Dr.Phil shows them a list of premarital issues they should talk about: sex, money, in-laws, division of labor, free time, children, religion, goals and priorities.


Dr. Phil asks Richmond to estimate how much it would cost for them to live in California. Based on Richmond's answer, Dr. Phil says, "Let me just get right to the point. You don't have a clue what it takes to get married and move to California or anywhere else. That doesn't mean you guys don't love each other, but the obstacles you've got in front of you are amazing."


Dr. Phil asks Nikki, "What's the hurry?"


"I want to be with him," she says.


"OK, so date," he suggests. "Keep that up and if that works out in eight years, then call me back."

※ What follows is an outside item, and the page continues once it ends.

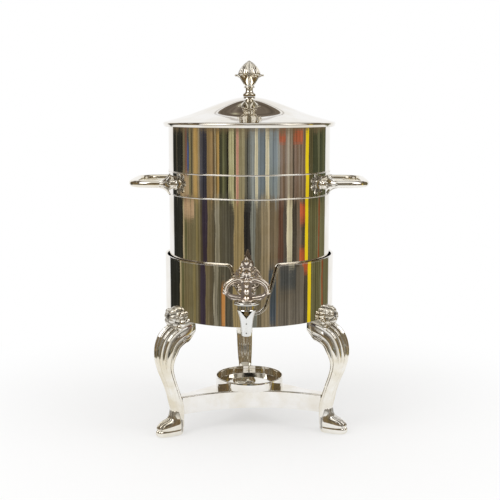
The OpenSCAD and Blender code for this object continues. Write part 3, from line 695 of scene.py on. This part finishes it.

Then Dr. Phil takes a closer look at some of their issues. The fact that Nikki's family doesn't approve of Richmond is "a huge obstacle," Dr. Phil says. It shouldn't keep them from getting married, he says, but Richmond should first attempt to win their confidence and trust.

"You're getting ready to alienate your entire family and support system and move all the way across the continent with no support, no friends, no money, no nothing, and get married," Dr. Phil tells Nikki. "Look, this thing is hard enough when everything is flowing for you. And here's a real good sign: If you've got to talk yourself into it, don't do it. It ought to be so compellingly clear that this is what you ought to do or you're just not ready."


Perhaps in two years, they will be, but in the meantime, Dr. Phil says, "Absolutely, unequivocally do not get married."


He tells Richmond, "It won't work if you uproot her and bring her out here away from her entire support system. And the only time she's ever talking to them is when she's crying and alone and they're telling her to come home. This is a hell you don't want ... Get everything lined up before you do this. You're not ready to get married. That doesn't mean that you don't love each other and that you won't be together forever. But don't start it with everything stacked against you."